In the end it is just a shape, a vessel that hold liquid. Right now I am drinking bourbon out of a small mug by Beck Evans. The lips a little too fat and round and the handle is a little odd. It is the funky oddities make pottery special. It has a deep brown clay body with a hell of a white shino wrapped around it.
Thursday, June 10, 2010
second billing????

Just kidding. Second billing is fine, as long as it is alphabetical. Ha Ha. Well this is some of our new work. I have been focusing on hand built functional work with somewhat random surfaces, while Melissa has been slip casting and painting for hours on each piece. Good times they are. I think this card is for a show we are submitting for in a few months, we shall see. I might be able to see if a flicker site is around...http://bit.ly/cYqpZd .

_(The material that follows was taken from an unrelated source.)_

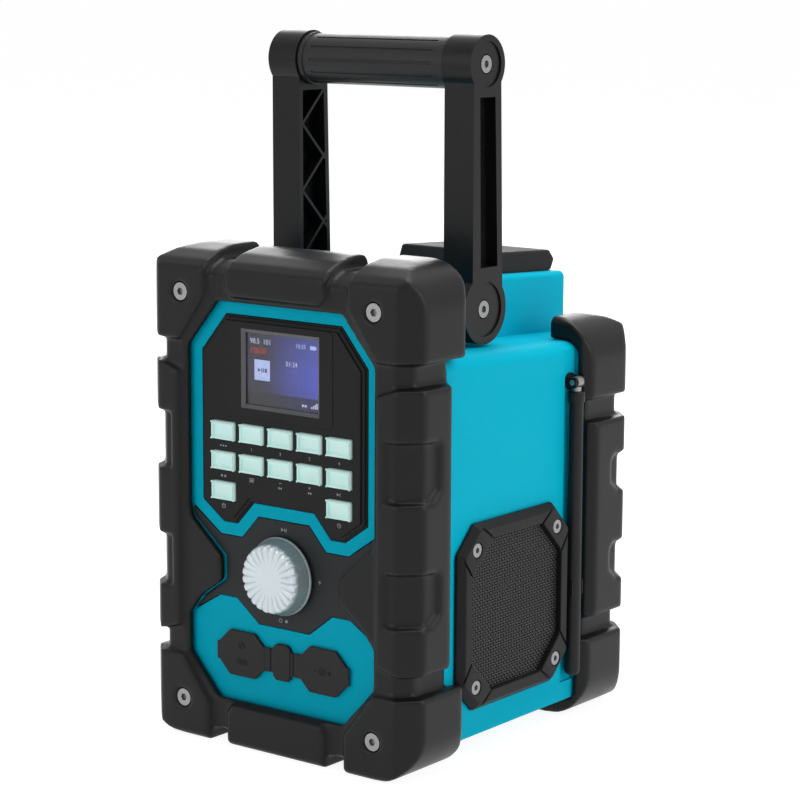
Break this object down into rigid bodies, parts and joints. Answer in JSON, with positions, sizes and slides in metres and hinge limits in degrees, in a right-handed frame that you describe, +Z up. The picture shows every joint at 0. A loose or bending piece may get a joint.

I am not to sure where this line of pottery is going. For the first time I am building pots like I build sculptures. Mostly with coils and out of an earthenware body. This started a few weeks ago, and so far I think they are the best pots I have made. Luckily, it should go that way. Since starting at SPCC I have tried to focus more on functional ware. Three years of graduate school taught me that I loved making sculpture and growing a concept, but making pots is what brought me to the medium, passion as they call it. One of my first goals was to throw pots on the wheel that did not look wheel thrown at first glance. After awhile I realized that my proficiency at wheel throwing was holding me back. I was making things to fast, not enough care was being taken. Now, hand building each pot slows the process down to almost a snails pace. So far people seem to be favorable about the pieces.